First things first…. LOL huge monitors are awesome. I find myself daydreaming what it would be like to stick 11 year old me, used to playing pong on the CRT TV and stick him in front of a 49″ monitor with twin speakers & subwoofer belting out battlefield V. Its truly amazing. My 980ti cant quite handle a proper FOV in ultra resolution, so I may have to scale it down a little bit but hey…. its super fun.

This has led me to try out various games at that resolution including of course… Production Line! and it looks remarkably fun in 5120×1440 res (which it happily supports… (click to enlarge). BTW runs fine at 60fps with this map…

of course the target market for this is pretty small so far, but I definitely remember a time when the absolute maximum conceivable size for a monitor was about 1920, which is why loads of developers like me used to create 2048×1024 render targets, because obviously we wouldn’t need bigger (LOL), and TBH when I coded gratuitous space battles with 4096×2048 render targets for those show-offs with their fancy-ass 2560 res monitors, that again felt like a limit that *could never be crossed*, and yet here I am, in 2019 with a monitor that my own game from 10 years back (GSB1) now cannot quite cope with at 5120 res…

Scale in terms of coding to support silly monitor resolutions is one thing, but I also think its worth considering scale in other terms, such as users, bandwidth and so on. I doubt I will EVER make a game as successful as flappy bird, angry birds, fortnite or minecraft, but you have to wonder how many times devs got close to that and then kinda fell over (and failed to achieve their full potential) because they couldn’t cope with the scale.

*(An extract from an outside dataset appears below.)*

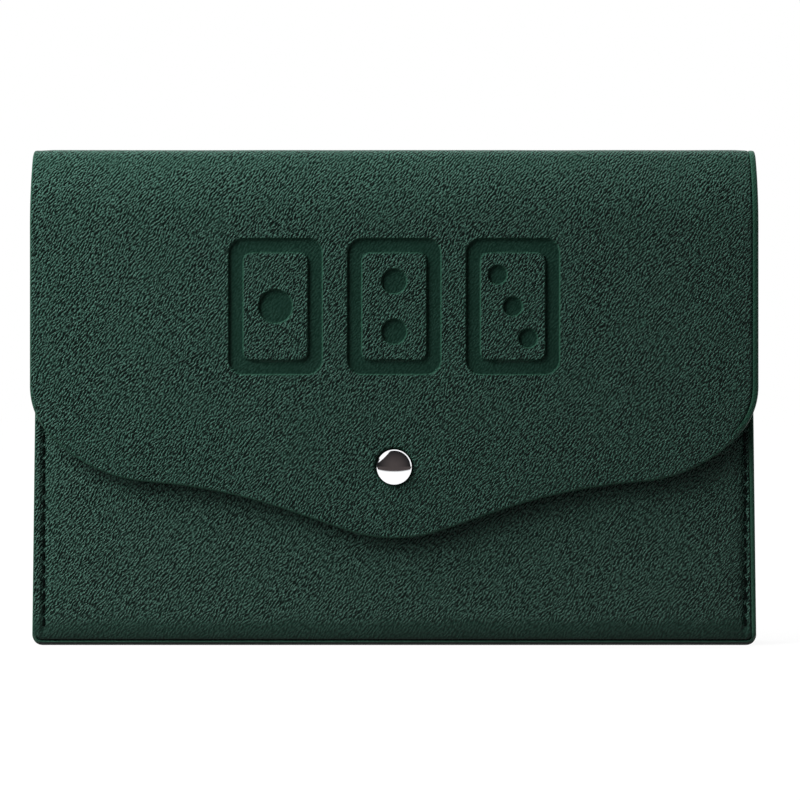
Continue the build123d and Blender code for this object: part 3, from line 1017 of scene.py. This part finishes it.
def rounded_path(corners, radius, pieces=6):
    """A polyline in 2D with each inner corner rounded."""
    corners = [np.array(c, float) for c in corners]
    points = [corners[0]]
    for a, b, c in zip(corners, corners[1:], corners[2:]):
        before = (a - b) / np.linalg.norm(a - b)
        after = (c - b) / np.linalg.norm(c - b)
        cut = min(radius, np.linalg.norm(a - b) * 0.45, np.linalg.norm(c - b) * 0.45)
        start, stop = b + before * cut, b + after * cut
        for s in np.linspace(0, 1, pieces):
            points.append((1 - s)**2 * start + 2 * s * (1 - s) * b + s * s * stop)
    points.append(corners[-1])
    dense = [points[0]]
    for point in points[1:]:
        count = max(1, int(np.linalg.norm(point - dense[-1]) / 0.9))
        last = dense[-1]
        dense += [last + (point - last) * k / count for k in range(1, count + 1)]
    return np.array(dense)


def length_along(path):
    return np.concatenate([[0], np.cumsum(np.linalg.norm(np.diff(path, axis=0), axis=1))])


def resampled(path, count):
    """The path with a set number of points at even spacing."""
    length = length_along(path)
    at = np.linspace(0, length[-1], count)
    return np.stack([np.interp(at, length, path[:, i]) for i in (0, 1)], 1)


def side_gusset(name, side):
    """Strip between the front and back seams that folds inwards, with a little slack."""
    front_y = FRONT_SEAM_Y + GUSSET / 2
    back_y = BACK_SEAM_Y - GUSSET / 2
    shell = Shell()
    rings = []
    for z in steps(RIM, MOUTH_Z, 2.0):
        give = 0.35 * (math.sin(z / 11.0 + side) + 1) * smoothstep(2, 20, z) * smoothstep(126, 100, z)
        apex = GUSSET_APEX + float(give)
        turned_edge = HALF - CORNER_R + math.sqrt((CORNER_R - RIM)**2 - max(0, CORNER_R - z)**2)
        edge = min(GUSSET_EDGE, turned_edge)
        path = resampled(rounded_path([
            (edge, front_y), (GUSSET_BEND, front_y), (apex, DIVIDER_Y),
            (GUSSET_BEND, back_y), (edge, back_y),
        ], 2.2), 48)
        run = np.gradient(path, axis=0)
        run /= np.linalg.norm(run, axis=1)[:, None]
        across = np.stack([-run[:, 1], run[:, 0]], 1) * GUSSET / 2
        ring = np.concatenate([path + across, (path - across)[::-1]])
        length = length_along(path)
        u = np.concatenate([length, length[::-1]])
        co = np.stack([side * ring[:, 0], ring[:, 1], np.full(len(ring), z)], 1)
        uv = np.stack([u + 300, np.full(len(ring), z)], 1)
        rings.append(shell.add(co, uv, even_marks(len(ring), 0.0)))
    for a, b in zip(rings, rings[1:]):
        shell.strip(a, b, flip=side > 0)
    half = len(rings[0]) // 2
    for ring, flip in ((rings[0], side > 0), (rings[-1], side < 0)):
        for i in range(half - 1):
            face = (ring[i], ring[i + 1], ring[2 * half - 2 - i], ring[2 * half - 1 - i])
            shell.faces.append(face[::-1] if flip else face)
    obj = shell.make(name + "_fold", LEATHER_SKIN, "pouch")
    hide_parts(name)


side_gusset("right_gusset", 1)
side_gusset("left_gusset", -1)


# ---- Stitches ----

def stitch_mesh(outward):
    """One stitch of two twisted plies, that arches over the leather and dives in at both ends."""
    verts, faces = [], []
    along, around = 17, 8
    for ply in (0, 1):
        base = len(verts)
        for i in range(along):
            s = i / (along - 1) * 2 - 1
            twist = s * 2.6 + ply * math.pi
            lift = 0.10 - 0.42 * abs(s)**3.5
            centre = np.array([0.17 * math.cos(twist), lift + 0.12 * math.sin(twist), s * STITCH / 2])
            radius = 0.26 * (1 - 0.45 * abs(s)**6)
            for k in range(around):
                angle = 2 * math.pi * k / around
                verts.append(centre + radius * np.array([math.cos(angle), math.sin(angle), 0]))
        for i in range(along - 1):
            for k in range(around):
                j = (k + 1) % around
                a, b = base + i * around, base + (i + 1) * around
                faces.append((a + k, a + j, b + j, b + k))
        faces.append(tuple(base + k for k in range(around))[::-1])
        faces.append(tuple(base + (along - 1) * around + k for k in range(around)))
    verts = np.array(verts)
    if outward < 0:
        verts[:, :2] *= -1
    return verts, faces


def stitch_row(name, x, y, outward, seed):
    """All the stitches of one seam on one side, each set a little unevenly."""
    rng = np.random.default_rng(seed)
    verts, faces = stitch_mesh(outward)
    shell = Shell()
    for z in STITCHES:
        lean = math.radians(2.5 * (1 if x * outward > 0 else -1) + rng.normal(0, 1.5))
        moved = verts.copy()
        moved[:, 0] += np.tan(lean) * moved[:, 2] + rng.normal(0, 0.03)
        moved += (x, y - outward * 0.12, z)
        index = shell.add(moved, moved[:, [0, 2]], np.zeros((len(moved), 2)))
        shell.faces += [tuple(index[list(f)]) for f in faces]
    obj = shell.make(name.replace("stitches", "thread"), THREAD, "pouch")
    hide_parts(name)


stitch_row("left_front_stitches", -SEAM_X, MARGIN_Y, -1, 1)
stitch_row("right_front_stitches", SEAM_X, MARGIN_Y, -1, 2)
stitch_row("left_back_stitches", -SEAM_X, BACK_Y, 1, 3)
stitch_row("right_back_stitches", SEAM_X, BACK_Y, 1, 4)


# ---- Press stud ----

def turned(node, name, profile, look, body, radius=0.08, turn=360.0, segments=96):
    """Metal piece turned about the stud's axis: a closed profile of radius and Y with soft corners."""
    loop = soften(profile, radius)
    full = turn >= 360
    count = segments if full else int(segments * turn / 360)
    verts, faces = [], []
    for k in range(count + (not full)):
        angle = math.radians(turn) * k / count
        verts += [(r * math.cos(angle), y, STUD_Z + r * math.sin(angle)) for r, y in loop]
    size = len(loop)
    for k in range(count):
        a, b = k * size, ((k + 1) % count if full else k + 1) * size
        for i in range(size):
            j = (i + 1) % size
            faces.append((a + i, a + j, b + j, b + i))
    if not full:
        faces.append(tuple(range(size))[::-1])
        faces.append(tuple(count * size + i for i in range(size)))
    mesh = bpy.data.meshes.new(name)
    mesh.from_pydata((np.array(verts) * MM).tolist(), [], faces)
    merge_centre(mesh)
    obj = finish_mesh(name, mesh, look, body, sharp=50)
    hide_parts(node)


def merge_centre(mesh):
    """Join the points that lie on the axis and turn all faces outwards."""
    bm = bmesh.new()
    bm.from_mesh(mesh)
    bmesh.ops.remove_doubles(bm, verts=bm.verts, dist=1e-7)
    bmesh.ops.dissolve_degenerate(bm, dist=1e-7, edges=bm.edges)
    bmesh.ops.recalc_face_normals(bm, faces=bm.faces)
    bm.to_mesh(mesh)
    bm.free()


def soften(profile, radius):
    """Round the corners of a closed profile that are off the axis."""
    points = [np.array(p, float) for p in profile]
    out = []
    for i, b in enumerate(points):
        a, c = points[i - 1], points[(i + 1) % len(points)]
        la, lc = np.linalg.norm(a - b), np.linalg.norm(c - b)
        cut = min(radius, la * 0.4, lc * 0.4)
        straight = abs(np.cross((a - b) / la, (c - b) / lc)) < 0.25
        if b[0] < 1e-6 or straight:
            out.append(b)
            continue
        start, stop = b + (a - b) / la * cut, b + (c - b) / lc * cut
        for s in np.linspace(0, 1, 4):
            out.append((1 - s)**2 * start + 2 * s * (1 - s) * b + s * s * stop)
    return out


CAP_R = 5.4
CAP_RISE = 2.1
CAP_STEM_R = 1.5
FLARE_R = 2.0
SOCKET_R = 4.8
SOCKET_HOLE_R = 1.6
CHAMBER_R = 3.1
CUFF_R = 2.2
SPRING_R = 2.6
WIRE_R = 0.2
BULB_R = 2.0
NECK_R = 1.7
FLANGE_R = 4.2
POST_R = 1.2
BORE_R = 1.25
POST_HEAD_R = 4.0
POST_RIM_R = 3.2
# Places along Y, from the cap inwards
SEAT = FLAP_Y + LEATHER
SOCKET_FACE = SEAT + 2.0
CAP_FLOOR = SEAT + 0.3
CAP_FLARE = CAP_FLOOR + 0.25
BULB_TOP = CAP_FLARE + 0.2
FLANGE_Y = SOCKET_FACE + 0.05
SPRING_Y = SOCKET_FACE - 0.5
NECK_Y = (BULB_TOP + FLANGE_Y) / 2


def cap_profile():
    """Domed cap with a curled rim, on the stem that rivets it to the socket."""
    profile = [(0.0, FLAP_Y - CAP_RISE)]
    turn = 0.0
    for radius, stop, count in ((10.4, 28.2, 22), (1.5, 45, 8), (0.4, 84, 8)):
        start, begin = profile[-1], turn
        turn = math.radians(stop)
        for a in np.linspace(begin, turn, count)[1:]:
            profile.append((start[0] + radius * (math.sin(a) - math.sin(begin)),
                            start[1] + radius * (math.cos(begin) - math.cos(a))))
    profile += [(CAP_R, FLAP_Y), (CAP_STEM_R, FLAP_Y), (CAP_STEM_R, CAP_FLOOR), (FLARE_R, CAP_FLOOR),
                (FLARE_R, CAP_FLARE), (0, CAP_FLARE)]
    return profile


turned("snap_cap", "snap_cap_dome", cap_profile(), CHROME, "flap", radius=0.04, segments=128)
turned("snap_socket", "snap_socket_cup", [
    (SOCKET_HOLE_R, SEAT), (SOCKET_R, SEAT), (SOCKET_R, SOCKET_FACE - 0.25), (SOCKET_R - 0.35, SOCKET_FACE),
    (CUFF_R + 0.55, SOCKET_FACE), (CUFF_R, SOCKET_FACE - 0.1), (CUFF_R, SOCKET_FACE - 0.3),
    (CHAMBER_R, SOCKET_FACE - 0.3), (CHAMBER_R, CAP_FLOOR), (SOCKET_HOLE_R, CAP_FLOOR),
], NICKEL, "flap", radius=0.12)
turned("snap_spring", "snap_spring_ring", [
    (SPRING_R + WIRE_R * math.cos(a), SPRING_Y + WIRE_R * math.sin(a)) for a in np.arange(12) * math.pi / 6
], STEEL, "flap", radius=0.001, turn=320.0)
turned("snap_stud", "snap_stud_post", [
    (BORE_R, BULB_TOP), (BORE_R + 0.4, BULB_TOP), (BULB_R - 0.05, BULB_TOP + 0.18),
    (BULB_R, BULB_TOP + 0.42), (NECK_R + 0.08, NECK_Y), (NECK_R, NECK_Y + 0.15), (NECK_R, FLANGE_Y),
    (FLANGE_R - 0.3, FLANGE_Y), (FLANGE_R, FLANGE_Y + 0.14), (FLANGE_R, FRONT_Y), (BORE_R, FRONT_Y),
], NICKEL, "pouch")
turned("snap_post", "snap_post_rivet", [
    (0, BULB_TOP), (POST_R, BULB_TOP), (POST_R, FRONT_IN_Y), (POST_HEAD_R, FRONT_IN_Y),
    (POST_HEAD_R, FRONT_IN_Y + 0.3), (POST_RIM_R, FRONT_IN_Y + 0.6), (0, FRONT_IN_Y + 0.6),
], NICKEL, "pouch", radius=0.1)


# ---- Everything that keeps its CAD shape ----

PLAIN = {
    "front_board": GREY_BOARD, "base_board": SUEDE, "front_lining": SUEDE,
    "base_strip": LEATHER_TRIM, "divider": DIVIDER_CLOTH, "card_pocket": FILM,
}
for node_name, look in PLAIN.items():
    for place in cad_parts[node_name].material_slots:
        place.material = look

Right now, positech has several obvious bottlenecks preventing us from coping if we suddenly had a mega hit (anything bigger than Democracy 3 probably). For one… I’m the only person doing customer support (yikes!), which means if you email support AT positech dot co dot uk and tell me the game doesn’t run on your linux toaster, its ME, the lead coder, lead designer, and lead biz-dev dude, who gets distracted by your email. Not ideal.

Another bottleneck is programming. Production Line is Windows only. I hate cross-platform stuff, but if the game suddenly sold 5x or 10x its current level, I’d be mad not to do an OSX port, and maybe IOS version (likely never linux…sorry but its way way too small). This would mean hiring someone to do a port, and the problem with that is it TAKES TIME right when you want to hit the zeitgeist with your hit game.

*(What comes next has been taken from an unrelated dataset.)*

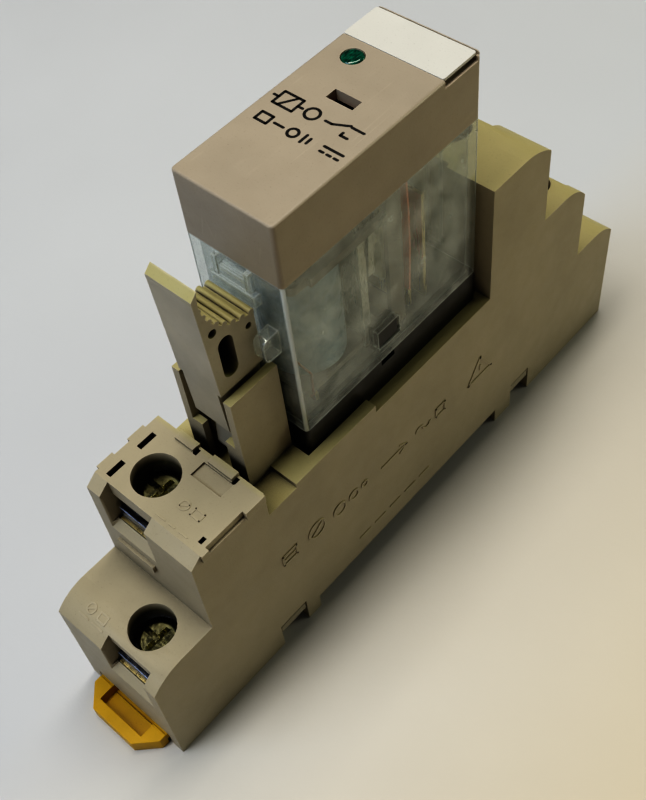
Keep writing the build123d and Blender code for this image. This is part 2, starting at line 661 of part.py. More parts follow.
def make_relay_case():
    """Clear case: deep shell, narrower neck inside the cap, guide lugs."""
    neck_x = RELAY_X - CASE_WALL
    neck_y = RELAY_Y - CASE_WALL
    shell = block(-RELAY_X, RELAY_X, -RELAY_Y, RELAY_Y, CASE_Z, CAP_Z - 0.04)
    shell = fillet(shell.edges().filter_by(Axis.Z), CASE_CORNER)
    shell += block(-neck_x, neck_x, -neck_y, neck_y, CAP_Z - 1, NECK_TOP)
    shell -= block(-neck_x, neck_x, -neck_y, neck_y, CASE_Z - 1, CAP_Z - 0.8)
    shell -= block(-neck_x + 0.7, neck_x - 0.7, -neck_y + 0.7, neck_y - 0.7, CAP_Z - 2, NECK_TOP - 0.7)
    shell -= upright(LENS_X, LENS_Y, NECK_TOP - 2, NECK_TOP + 1, LENS_RADIUS + 0.3)
    shell -= block(*FLAG_OPENING, NECK_TOP - 2, NECK_TOP + 1)
    for side in (-1, 1):
        x0, x1 = span(side * 5, side * 7)
        shell -= block(x0, x1, *LUG_WINDOW)
        # Guide lugs beside the lever, with a rounded nose.
        x0, x1 = span(side * 3.3, side * 4.7)
        nose, lug0, lug1 = GUIDE_LUG
        lug = block(x0, x1, nose, -RELAY_Y + 0.2, lug0, lug1)
        lug = fillet(lug.edges().filter_by(Axis.X).group_by(Axis.Y)[0], GUIDE_LUG_NOSE)
        shell += lug
        # Frame beside the latching slot.
        x0, x1 = span(side * 1.8, side * 2.4)
        shell += block(x0, x1, -15.1, -RELAY_Y + 0.2, 48.2, 52.0)
    shell -= block(-1.8, 1.8, -16, -12, *CATCH_SLOT)
    shell += block(-3.0, 3.0, -15.3, -RELAY_Y + 0.2, 48.1, 49.5)
    shell += block(-2.2, 2.2, -14.9, -RELAY_Y + 0.2, 49.4, 50.7)
    # Guide rib that runs in the tower's groove.
    shell += block(-GUIDE_RIB_HALF, GUIDE_RIB_HALF, RELAY_Y - 0.1, RELAY_Y + 0.55, *GUIDE_RIB_Z)
    return shell


def make_relay_cap():
    cap = block(-RELAY_X, RELAY_X, -RELAY_Y, RELAY_Y, CAP_Z, TOP_Z)
    cap = fillet(cap.edges().filter_by(Axis.Z), CASE_CORNER)
    cap = fillet(cap.edges().group_by(Axis.Z)[-1], CASE_CORNER / 2)
    inner_x = RELAY_X - CAP_WALL
    inner_y = RELAY_Y - CAP_WALL
    cap -= block(-inner_x, inner_x, -inner_y, inner_y, CAP_Z - 1, TOP_Z - CAP_ROOF)
    cap -= upright(LENS_X, LENS_Y, TOP_Z - 3, TOP_Z + 1, LENS_RADIUS + FIT)
    cap -= block(*FLAG_WINDOW, TOP_Z - 3, TOP_Z + 1)
    # Pocket for the label plate, with a finger slit on the +X side.
    label0, label1 = LABEL_Y
    cap -= block(-7, 7, label0 - 0.1, label1 + 0.1, TOP_Z - LABEL_THICK - 0.02, TOP_Z + 1)
    cap -= block(5.0, 7, label0 - 0.1, label1 - 0.15, TOP_Z - 0.9, TOP_Z)
    return cap


def make_nameplate():
    plate = block(-RELAY_X, RELAY_X - 0.3, *LABEL_Y, TOP_Z - LABEL_THICK, TOP_Z)
    return fillet(plate.edges().filter_by(Axis.Z), 0.3)


def make_led_lens():
    stem = upright(LENS_X, LENS_Y, 56.5, TOP_Z + 0.1, LENS_RADIUS)
    stem = fillet(stem.edges().group_by(Axis.Z)[-1], 0.35)
    return stem + upright(LENS_X, LENS_Y, NECK_TOP + 0.1, NECK_TOP + 0.6, LENS_FLANGE)


def make_led_board():
    return block(*BOARD) - block(*BOARD_OPENING, 54, 56)


def make_board_parts():
    """Indicator diode, series resistor and protection diode on the board."""
    seat = BOARD[5] + 0.02
    led = block(LENS_X - 1.0, LENS_X + 1.0, LENS_Y - 0.8, LENS_Y + 0.8, seat, seat + 0.68)
    resistor = block(-3.6, -1.6, -5.6, -4.2, seat, seat + 0.58)
    diode = block(1.2, 3.8, -9.2, -7.4, seat, seat + 0.78)
    return Compound([led, resistor, diode])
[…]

Because the costs of maintaining the infrastructure, both physical, and in terms of manpower, necessary for a mega-hit are so high, it makes zero sense for someone like me to really have it in place without a hit, although TBH I’m better prepared than most. My blog, website and reporting back-end is on a dedicated server, not some tiny VPS thing, and I have CPU time and bandwidth to burn.

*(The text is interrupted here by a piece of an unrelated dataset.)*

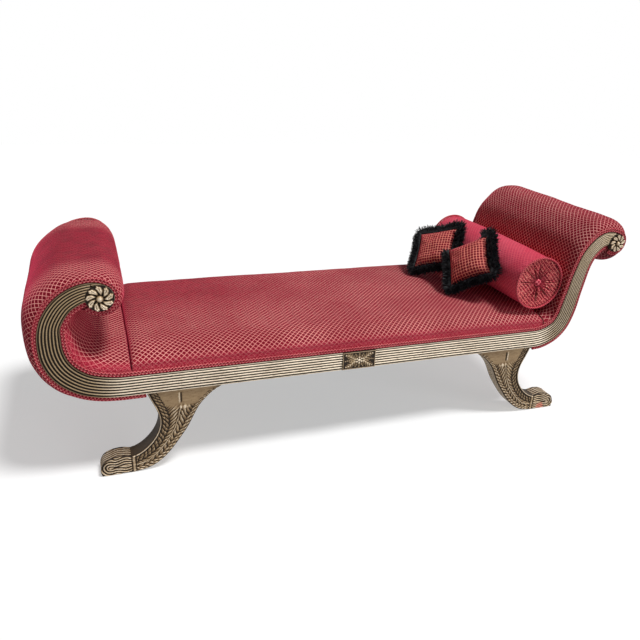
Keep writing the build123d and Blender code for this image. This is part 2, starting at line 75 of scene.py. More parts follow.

The big problem (if I had a big hit and saw a need to scale) is that I’d need people FAST, and thats either hard, or expensive. If you live in downtown san fran, finding people is trivial, but their salaries are hysterical (due to property costs), so its swings and roundabouts.

I guess the sensible thing is to make sure you know WHO to talk to, in terms of outsourcing companies, and have made the contacts and pressed the flesh with them, without immediate plans, but with an eye to the future.

I guess I’m also saying that for companies that help with porting, or customer service etc, it makes sense to be polite and chatty and helpful to *as many indie devs as possible*, so that you are on speed-dial for them when their 16th game goes to #1 in the steam charts.

Maybe Democracy 4?


11 thoughts on SCALE IT UP. SCALE! SCALE! SCALE!

  1. Maybe you can help with the Proton profile of your games for linux…should work pretty good for a game like Production Line and no port is needed?

    1. is that the valve thing? I have no idea whats involved. PL uses directx 9.0c, so should run fine under any kind of emulation.

  2. I was thinking about this the other day and thought that if a solo dev had a mega-hit would they even be required to scale up? Like when Notch had Minecraft take off and proceeded to create a big company with lots of people and a flash office, then burned out and left because that wasn’t what he was all about at the end of the day. I wonder if after a hit game could you stay a simple solo dev, just with loads of cash rolling in?

    1. Possibly, but it definitely limits your growth. The best example of capitalising correctly was angry birds. Before you know it, they had plushes, a movie, physical playgrouns, yada yada.
      Sure you can just enjoy the few million dollars on existing platforms without anything but a creaking inbox, but to really ride it to the top, you would need sales people, community people, and people to port the game to each platform etc.
      All optional obviously :D

      1. This convo makes me think of the movie Easy to Learn, Hard to Master: The Fate of Atari, when Manny Gerard said the sign of a really good manager is not riding it to the top, as any manager can do that. He said a really good manager can manage a big company successfully when the bottom falls out of the market. I was never a fan of Atari games, but I found the business side interesting, which is what the film is about.

  3. By the way, in order to run “democracy 4”, how many machine specifications do you need on a PC?
    Since my computer stopped working as soon as I updated “democracy 3” to the Unicode version, I am very interested in the machine specs required for “democracy 4”.

    1. Whats your spec? TBH Democracy 3 should run on almost anything, even the unicode version. The new code for democracy 4 SI the unicode version, so I want it to work for everyone.

  4. “scale FORCES you to write more optimized”
    When I think of scale, I think of over engineering, the opposite of optimization, but I’m usually wrong! :P

  5. Out of curiosity, when dealing with a single monitor with such monster resolutions, do you use a custom window manager? I can’t really see having Visual Studio being the full width of that (awesome looking) monster being usable, but even if you use the build in Windows shortcuts for shifting windows from one side of the screen to the next I feel they’d simply to too big?

    I currently usual dual monitors, which means I can half/width windows and be happy but I have been considering getting a single wide monitor so your thoughts would be welcome!